[On Sundays, this blog looks beyond jobs and careers in “Sabbath.”]
The Art of the Impossible
The government will probably shut down next week. Compromises that were once taken for granted in Washington are now impossible. The corporate media tries to blame “both sides,” but the problem lies with the most conservative aspects of the Republican party. This group thinks compromise is getting 100% of what it wants – then it asks for more.
Let’s consider “Obamacare,” the Affordable Care Act. This plan should make Republicans happy. It’s based on a model from the Heritage Foundation, and it later became the model for Republican Governor Mitt Romney’s health care plan in Massachusetts. When President Obama and the Democrats proposed a similar plan, Republicans began to cry “socialism” and “death panels.” Now, rather than try to make changes in the plan, they demand repeal or defunding. No compromise.
In my state of Illinois, the problem isn’t at all Republicans. It’s dysfunctional Democrats. The governor and both houses of the legislature are controlled by the Democrats, and they cannot reach an agreement on how to resolve a huge pension deficit. The governor tried to block the legislators’ pay as an incentive to push them to act. A court said this move was illegal. So, in Illinois, Democrats cannot not even compromise with other Democrats.

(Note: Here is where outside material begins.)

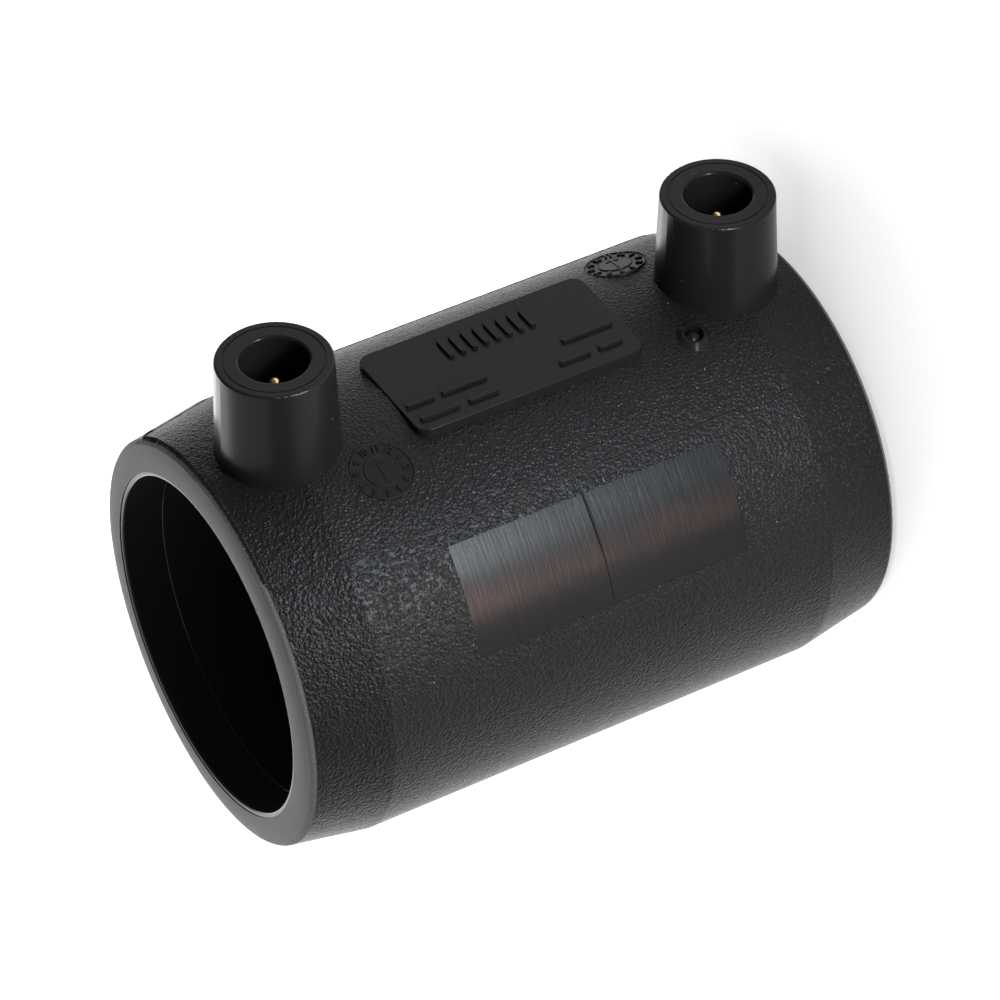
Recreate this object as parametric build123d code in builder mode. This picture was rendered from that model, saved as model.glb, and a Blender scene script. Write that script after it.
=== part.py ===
from build123d import *

import os
from math import cos, radians, sin, tan

# Electrofusion coupler for 50 mm polyethylene pipe, standing on one end.
# Z runs along the bore, the origin is the centre of the lower end face, and the two
# terminal shrouds point along -Y. Lengths are millimetres, angles are degrees.

# Sockets
pipe_d = 50.0             # outside diameter of the pipe
fusion_gap = 0.25         # radial room for the pipe in the heated zone
entry_gap = 0.35          # radial room for the pipe in the mouth
entry_depth = 6.5
entry_bevel = 0.1         # length of the bevel from the mouth to the heated zone
stop_height = 1.25        # how far the centre stop stands into the bore
stop_width = 3.0          # length of the stop's inner face

# Outer form of the body
body_length = 97.0
body_wall = 7.4           # wall of the middle part
end_wall = 5.45           # wall where the taper meets the rounded end
taper_length = 12.4       # from the end face to the full diameter
lip_width = 0.7           # smooth ring between the mouth and the end face
lip_step = 0.12           # how far that ring lies below the end face
lip_round = 0.4
face_width = 1.15         # flat ring of the end face, outside the lip
crown_width = 2.8         # gently curved ring outside the flat one
crown_drop = 0.42
edge_drop = 1.05          # where the rounded edge runs into the taper

# The terminals, plate, panel, indicators and dials share a middle of their own
feature_shift = 0.4       # how much nearer the lower end it is than the body's middle

# Terminal shrouds
terminal_spacing = 71.5
shroud_rise = 14.2        # top of a shroud above the body
shroud_root = 3.0         # how deep its block reaches into the wall
shroud_top_r = 8.3
shroud_draft = 2.4        # degrees
shroud_edge = 0.35        # rounding of the outer top edge
well_r = 4.87
well_depth = 12.0
well_lip = 0.45           # rounding of the well's mouth
ring_r = 7.1              # fine ring on the top face
ring_width = 0.22
ring_depth = 0.15

# Contact pins
pin_d = 4.0
pin_recess = 3.4          # tip of the pin below the shroud's top
pin_nose = 2.4            # height of the tapered end
pin_point_r = 0.75        # radius of the rounded point at its top
pin_point_drop = 0.4      # height of that rounding
root_d = 4.8              # thicker part that is moulded into the shroud
foot_d = 6.0
foot_height = 2.6
foot_cover = 0.65         # plastic between the bore and the foot

# Heating wire
wire_d = 1.0
wire_cover = 0.45         # plastic between the bore and the wire
wire_sides = 6            # sides of the wire's section
zone_turns = 8
zone_length = 26.0
link_turns = 1            # wide turns that cross the unheated middle

# Label plate, and raised bars in place of print
plate_length = 36.7
plate_width = 19.0
plate_rise = 0.2          # above the crown of the body
plate_block = 2.6         # how deep its block reaches below its face
plate_corner = 2.0
plate_edge = 0.15         # rounding of the edge of its face
bar_height = 0.5
bar_width = 0.95
bar_sink = 0.3            # how deep a bar reaches into the plate
rib_count = 8
rib_pitch = 1.9
rib_length = 4.2
rib_place = (0.3, 4.6)    # middle of the row of ribs, from the middle of the plate
# Each bar: its middle along and across the plate, and its length
bars = [
    (-15.2, -3.6, 4.6),
    (-8.1, -3.6, 7.4),
    (-13.9, -7.0, 6.4),
    (-6.9, -7.0, 5.0),
    (12.6, -2.4, 8.4),
    (8.3, -6.4, 5.2),
    (14.1, -6.4, 4.0),
]

# Smooth panel on the flank
panel_length = 43.8
panel_start = 43.9        # degrees round the body from the terminals
panel_end = 73.0
panel_depth = 0.06

# Fusion indicators
indicator_offset = 26.05  # along the bore from the middle
indicator_angle = 16.6    # round the body from the terminals
indicator_rise = 0.85
indicator_base_r = 2.45
indicator_rim_r = 1.75
indicator_root = 1.5      # how deep the boss reaches into the wall
stud_well_r = 1.42
stud_well_depth = 1.5     # open ring round the stud
stud_cover = 1.0          # plastic between the wire and the stud's foot
stud_r = 1.15
stud_recess = 0.35        # top of the stud below the rim
stud_dome = 0.7

# Date dials
dial_offset = 25.7        # along the bore from the middle
dial_angle = 20.2         # round the body from the terminals
dial_r = 4.6
dial_sink = 0.1           # how far its flat face lies below the crown of the body there
dial_root = 1.0           # how deep its block reaches below that face
hub_r = 2.4
hub_rise = 0.12
arrow_rise = 0.12
arrow_line = 0.3
arrow_length = 3.4
arrow_head = 1.1          # length of each stroke of its head
arrow_barb = 60           # degrees between the shaft and a stroke
arrow_turn = {"lower": 80, "upper": 90}

cut_room = 1.0            # how far the cuts for panel and dials reach above their floors

# Sizes that follow from the ones above
middle = body_length / 2
feature_middle = middle - feature_shift
bore_r = pipe_d / 2 + fusion_gap
entry_r = pipe_d / 2 + entry_gap
stop_r = bore_r - stop_height
body_r = bore_r + body_wall
end_r = bore_r + end_wall
lip_r = entry_r + lip_width
face_r = lip_r + face_width
crown_r = face_r + crown_width
shroud_top = body_r + shroud_rise
well_floor = shroud_top - well_depth
pin_tip = shroud_top - pin_recess
foot_under = bore_r + foot_cover
plate_face = body_r + plate_rise
wire_r = bore_r + wire_cover + wire_d / 2
stud_floor = wire_r + wire_d / 2 + stud_cover
stud_rim = body_r + indicator_rise
stud_top = stud_rim - stud_recess
terminals = {
    "lower": feature_middle - terminal_spacing / 2,
    "upper": feature_middle + terminal_spacing / 2,
}
indicators = {
    "lower": (-indicator_angle, feature_middle - indicator_offset),
    "upper": (indicator_angle, feature_middle + indicator_offset),
}
dials = {
    "lower": (dial_angle, feature_middle - dial_offset),
    "upper": (-dial_angle, feature_middle + dial_offset),
}


def outward(angle):
    """Direction away from the bore, angle degrees round the body from the terminals."""
    return Vector(sin(radians(angle)), -cos(radians(angle)), 0)


def outward_axis(angle, height):
    return Axis((0, 0, height), outward(angle))


def section_plane(angle, height):
    """Plane for a profile turned about an outward axis: Y outwards, X along the bore."""
    along = Vector(0, 0, 1)
    return Plane(origin=(0, 0, height), x_dir=along, z_dir=along.cross(outward(angle)))


def tangent_plane(radius, angle, height):
    """Plane that touches the body: its normal points outwards, its X along the bore."""
    origin = outward(angle) * radius + Vector(0, 0, height)
    return Plane(origin=origin, x_dir=(0, 0, -1), z_dir=outward(angle))


# Heating wire: one length, wound in two zones with a wide turn between them
link_length = terminal_spacing - 2 * zone_length
coil_start = Plane((0, 0, terminals["lower"]), x_dir=outward(0), z_dir=(0, 0, 1))
with BuildPart() as heating_wire:
    with BuildLine(coil_start) as coil:
        Helix(zone_length / zone_turns, zone_length, wire_r)
        Helix(link_length / link_turns, link_length, wire_r, center=(0, 0, zone_length))
        upper_zone = (0, 0, zone_length + link_length)
        Helix(zone_length / zone_turns, zone_length, wire_r, center=upper_zone)
    winding = coil.wires()[0]
    with BuildSketch(Plane(origin=winding @ 0, z_dir=winding % 0)):
        RegularPolygon(wire_d / 2, wire_sides)
    sweep(path=winding, transition=Transition.TRANSFORMED)
heating_wire.part.label = "heating_wire"

# Contact pins: a foot that grips the wire's end, a root, a plain shank and a tapered nose
contact_pins = []
for name, height in terminals.items():
    with BuildPart() as contact_pin:
        with BuildSketch(section_plane(0, height)):
            with BuildLine():
                point = TangentArc((0, pin_tip), (pin_point_r, pin_tip - pin_point_drop), tangent=(1, 0))
                Polyline(
                    point @ 1,
                    (pin_d / 2, pin_tip - pin_nose),
                    (pin_d / 2, well_floor),
                    (root_d / 2, well_floor),
                    (root_d / 2, foot_under + foot_height),
                    (foot_d / 2, foot_under + foot_height),
                    (foot_d / 2, foot_under),
                    (0, foot_under),
                    (0, pin_tip),
                )
            make_face()
        revolve(axis=outward_axis(0, height))
        add(heating_wire.part, mode=Mode.SUBTRACT)
    contact_pin.part.label = f"contact_pin_{name}"
    contact_pins.append(contact_pin)

# Fusion indicators: a plug in the wall with a domed stud, beside each terminal
indicator_studs = []
for name, (angle, height) in indicators.items():
    with BuildPart() as indicator_stud:
        with BuildSketch(section_plane(angle, height)):
            with BuildLine():
                dome = TangentArc((0, stud_top), (stud_r, stud_top - stud_dome), tangent=(1, 0))
                Polyline(
                    dome @ 1,
                    (stud_r, stud_rim - stud_well_depth),
                    (stud_well_r, stud_rim - stud_well_depth),
                    (stud_well_r, stud_floor),
                    (0, stud_floor),
                    (0, stud_top),
                )
            make_face()
        revolve(axis=outward_axis(angle, height))
    indicator_stud.part.label = f"fusion_indicator_{name}"
    indicator_studs.append(indicator_stud)

# Body
with BuildPart() as body:
    # Lower half of the wall, turned round the bore and mirrored
    with BuildSketch(Plane.XZ):
        with BuildLine():
            crown = TangentArc((face_r, 0), (crown_r, crown_drop), tangent=(1, 0))
            edge = TangentArc(crown @ 1, (end_r, edge_drop), tangent=crown % 1)
            Polyline(
                edge @ 1,
                (body_r, taper_length),
                (body_r, middle),
                (stop_r, middle),
                (stop_r, middle - stop_width / 2),
                (bore_r, middle - stop_width / 2 - stop_height),
                (bore_r, entry_depth + entry_bevel),
                (entry_r, entry_depth),
                (entry_r, lip_step + lip_round),
            )
            rounding = (entry_r + lip_round, lip_step + lip_round)
            CenterArc(rounding, lip_round, start_angle=180, arc_size=90)
            Polyline((entry_r + lip_round, lip_step), (lip_r, lip_step), (lip_r, 0), (face_r, 0))
        make_face()
    revolve(axis=Axis.Z)
    mirror(about=Plane.XY.offset(middle))

    # Smooth panel: a shallow recess on the flank
    with BuildSketch(section_plane(-panel_start, feature_middle)):
        with Locations((0, body_r - panel_depth)):
            Rectangle(panel_length, cut_room, align=(Align.CENTER, Align.MIN))
    revolve(axis=Axis.Z, revolution_arc=panel_start - panel_end, mode=Mode.SUBTRACT)

    # Label plate: a flat block let into the curve of the body
    with BuildSketch(tangent_plane(plate_face, 0, feature_middle)) as plate_outline:
        RectangleRounded(plate_length, plate_width, plate_corner)
    extrude(amount=-plate_block)
    plate_rim = faces().sort_by(Axis.Y)[0].edges()
    fillet(plate_rim, plate_edge)

    # Raised ribs and bars on the plate
    with BuildSketch(tangent_plane(plate_face, 0, feature_middle)):
        with Locations(rib_place):
            with GridLocations(rib_pitch, 0, rib_count, 1):
                SlotOverall(rib_length, bar_width, rotation=90)
        for along, across, length in bars:
            with Locations((along, across)):
                SlotOverall(length, bar_width)
    extrude(amount=bar_height)

    # Shrouds: drafted posts with a rounded top edge, a fine ring and a well for the pin
    for height in terminals.values():
        root = body_r - shroud_root
        root_r = shroud_top_r + (shroud_top - root) * tan(radians(shroud_draft))
        with BuildSketch(section_plane(0, height)):
            with BuildLine():
                Polyline(
                    (0, root),
                    (root_r, root),
                    (shroud_top_r, shroud_top),
                    (ring_r + ring_width / 2, shroud_top),
                    (ring_r + ring_width / 2, shroud_top - ring_depth),
                    (ring_r - ring_width / 2, shroud_top - ring_depth),
                    (ring_r - ring_width / 2, shroud_top),
                    (well_r, shroud_top),
                    (well_r, well_floor),
                    (0, well_floor),
                    close=True,
                )
            make_face()
            fillet(vertices().sort_by_distance((shroud_top_r, shroud_top))[0], shroud_edge)
            fillet(vertices().sort_by_distance((well_r, shroud_top))[0], well_lip)
        revolve(axis=outward_axis(0, height))

    # Indicator bosses: low cones that run into the wall
    for angle, height in indicators.values():
        slope = (indicator_base_r - indicator_rim_r) / indicator_rise
        root_r = indicator_base_r + slope * indicator_root
        with BuildSketch(section_plane(angle, height)):
            with BuildLine():
                Polyline(
                    (0, body_r - indicator_root),
                    (root_r, body_r - indicator_root),
                    (indicator_rim_r, stud_rim),
                    (0, stud_rim),
                    close=True,
                )
            make_face()
        revolve(axis=outward_axis(angle, height))
        with BuildSketch(tangent_plane(stud_rim, angle, height)):
            Circle(stud_well_r)
        extrude(amount=stud_floor - stud_rim, mode=Mode.SUBTRACT)

    # Date dials: flat discs let into the curve of the body, with a raised hub and arrow
    for name, (angle, height) in dials.items():
        face = tangent_plane(body_r - dial_sink, angle, height)
        with BuildSketch(face):
            Circle(dial_r)
        extrude(amount=cut_room, mode=Mode.SUBTRACT)
        with BuildSketch(face):
            Circle(dial_r)
        extrude(amount=-dial_root)
        with BuildSketch(face):
            Circle(hub_r)
        extrude(amount=hub_rise)
        with BuildSketch(face.offset(hub_rise)):
            with Locations(Location((0, 0), arrow_turn[name])):
                SlotOverall(arrow_length, arrow_line)
                for barb in (-arrow_barb, arrow_barb):
                    with Locations(Location((arrow_length / 2, 0), barb)):
                        SlotOverall(arrow_head, arrow_line, align=(Align.MAX, Align.CENTER))
        extrude(amount=arrow_rise)

    # Places of the moulded-in pieces
    for piece in [heating_wire, *contact_pins, *indicator_studs]:
        add(piece.part, mode=Mode.SUBTRACT)
body.part.label = "body"

os.makedirs("parts", exist_ok=True)
for piece in [body, heating_wire, *contact_pins, *indicator_studs]:
    export_step(piece.part, f"parts/{piece.part.label}.step")
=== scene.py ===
import math

import bmesh
import bpy
from mathutils import Matrix, Vector


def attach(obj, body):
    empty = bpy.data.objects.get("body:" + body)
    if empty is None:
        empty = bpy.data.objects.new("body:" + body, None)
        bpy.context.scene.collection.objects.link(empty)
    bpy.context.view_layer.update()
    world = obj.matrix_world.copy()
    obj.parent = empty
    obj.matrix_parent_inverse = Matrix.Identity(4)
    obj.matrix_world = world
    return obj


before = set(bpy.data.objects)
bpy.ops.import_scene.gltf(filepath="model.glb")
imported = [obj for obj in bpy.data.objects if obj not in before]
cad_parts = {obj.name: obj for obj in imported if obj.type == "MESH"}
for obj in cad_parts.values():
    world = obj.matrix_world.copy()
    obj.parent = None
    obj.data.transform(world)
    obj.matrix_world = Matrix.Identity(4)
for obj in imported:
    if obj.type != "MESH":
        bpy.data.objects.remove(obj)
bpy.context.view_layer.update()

MM = 0.001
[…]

Both the Democrats in Illinois and the Tea Party faction in the U.S. House are playing the same game: politics. They want their core voters to feel they are being strong. In the process, they don’t care if the nation or the state suffers. They can only think about the next election. As long as the voters agree to play this game, nothing will change. At the deepest level, we don’t only need better politicians, we need better citizens.
P.S. According to today's Chicago Sun-Times (9-30-2013), the story in Illinois is not as simple as I made it out to be. While there has been infighting among Democrats, they have apparently reached a deal to adjust pensions by $140 billion. Republicans are demanding $10 billion more in cuts that the paper calls unnecessary and insignificant. This is the only mention I have seen of GOP involvement in this problem. Add to the list above -- better journalism.